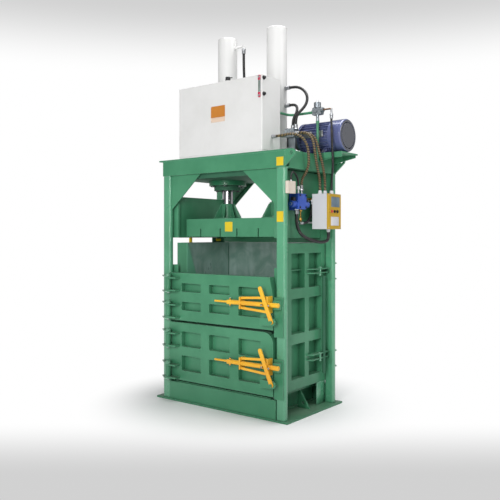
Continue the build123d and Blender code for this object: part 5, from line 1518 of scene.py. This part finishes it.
    def side_ties(self) -> None:
        """Make pairs of flat bars with an upright knuckle, from the right side wall to the rear post."""
        bar = Bench.slab((0.598, 0.050, -0.005), (0.645, 0.3465, 0.005), 0.002)
        bars = Bench.lift(Bench.cut(bar, (0.645, 0.080, 0.0), (0.60, -0.80, 0.0)), self.tie_bar_zs)
        strap = Bench.slab((0.648, 0.336, -0.105), (0.668, 0.3465, 0.008), 0.0035, 3)
        self.kit.finish(bars + Bench.lift(strap, self.tie_strap_zs), "side_tie_bars", GREEN)
        pins = []
        for z in self.tie_pin_zs:
            pin = Bench.turned(
                (0.010, -0.030), (0.013, -0.027), (0.013, 0.055), (0.019, 0.056), (0.020, 0.062), (0.016, 0.067),
                (0.008, 0.069), sides=24,
            )
            pins.append(Bench.move(pin, (0.636, 0.205, z), UP, 0.8))
        self.kit.finish(pins, "side_tie_pins", POST_GREEN)
        # Painted shade: a dark rod stands in the gap between the side wall and the rear post, where the gap lies in
        # shadow
        rod = Bench.turned((0.012, 0.290), (0.014, 0.292), (0.014, 1.140), (0.012, 1.142), sides=24)
        rod.data.transform(Matrix.Translation((0.640, 0.262, 0.0)))
        self.kit.finish(rod, "shadow_gap_rod", SHADED_GREEN)

    def slit_spacers(self) -> None:
        """Make the yellow spacers and the block in the slit above the left side wall."""
        low, high = self.slit_z
        small = Bench.slab((-0.560, -0.182, low), (-0.544, -0.152, high), 0.002)
        pad = Bench.slab((-0.546, 0.185, 1.440), (-0.538, 0.255, 1.465), 0.010, 4)
        self.kit.finish([small, pad], "slit_spacers", PATCH_YELLOW)
        self.kit.finish(Bench.slab((-0.560, 0.145, low), (-0.544, 0.300, high)), "slit_block", SHADED_GREEN)


def main() -> None:
    """Build the whole scene in order."""
    logging.basicConfig(level=logging.INFO, format="%(message)s")
    Bench.clear()
    Studio().build()
    shop = PaintShop()
    shop.coat_frame(frame["nodes"])
    kit = Kit(shop)
    for assembly in (HoseWork, TankTrim, PowerPackTrim, ValveTrim, BoxTrim, FrameTrim):
        assembly(kit).build()
    Bench.drop(*kit.patterns.values())
    Bench.clear()


if __name__ == "__main__":
    main()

##############################

**DIRECTION:**
Return all of the data precisely as it appears.

**SOLUTION TO THIS PROBLEM:**
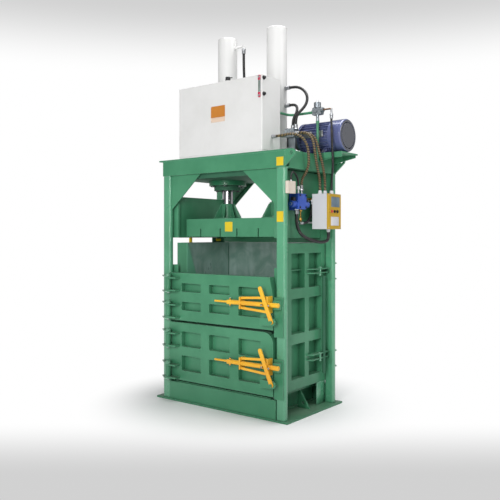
Continue the build123d and Blender code for this object: part 5, from line 1518 of scene.py. This part finishes it.
    def side_ties(self) -> None:
        """Make pairs of flat bars with an upright knuckle, from the right side wall to the rear post."""
        bar = Bench.slab((0.598, 0.050, -0.005), (0.645, 0.3465, 0.005), 0.002)
        bars = Bench.lift(Bench.cut(bar, (0.645, 0.080, 0.0), (0.60, -0.80, 0.0)), self.tie_bar_zs)
        strap = Bench.slab((0.648, 0.336, -0.105), (0.668, 0.3465, 0.008), 0.0035, 3)
        self.kit.finish(bars + Bench.lift(strap, self.tie_strap_zs), "side_tie_bars", GREEN)
        pins = []
        for z in self.tie_pin_zs:
            pin = Bench.turned(
                (0.010, -0.030), (0.013, -0.027), (0.013, 0.055), (0.019, 0.056), (0.020, 0.062), (0.016, 0.067),
                (0.008, 0.069), sides=24,
            )
            pins.append(Bench.move(pin, (0.636, 0.205, z), UP, 0.8))
        self.kit.finish(pins, "side_tie_pins", POST_GREEN)
        # Painted shade: a dark rod stands in the gap between the side wall and the rear post, where the gap lies in
        # shadow
        rod = Bench.turned((0.012, 0.290), (0.014, 0.292), (0.014, 1.140), (0.012, 1.142), sides=24)
        rod.data.transform(Matrix.Translation((0.640, 0.262, 0.0)))
        self.kit.finish(rod, "shadow_gap_rod", SHADED_GREEN)

    def slit_spacers(self) -> None:
        """Make the yellow spacers and the block in the slit above the left side wall."""
        low, high = self.slit_z
        small = Bench.slab((-0.560, -0.182, low), (-0.544, -0.152, high), 0.002)
        pad = Bench.slab((-0.546, 0.185, 1.440), (-0.538, 0.255, 1.465), 0.010, 4)
        self.kit.finish([small, pad], "slit_spacers", PATCH_YELLOW)
        self.kit.finish(Bench.slab((-0.560, 0.145, low), (-0.544, 0.300, high)), "slit_block", SHADED_GREEN)


def main() -> None:
    """Build the whole scene in order."""
    logging.basicConfig(level=logging.INFO, format="%(message)s")
    Bench.clear()
    Studio().build()
    shop = PaintShop()
    shop.coat_frame(frame["nodes"])
    kit = Kit(shop)
    for assembly in (HoseWork, TankTrim, PowerPackTrim, ValveTrim, BoxTrim, FrameTrim):
        assembly(kit).build()
    Bench.drop(*kit.patterns.values())
    Bench.clear()


if __name__ == "__main__":
    main()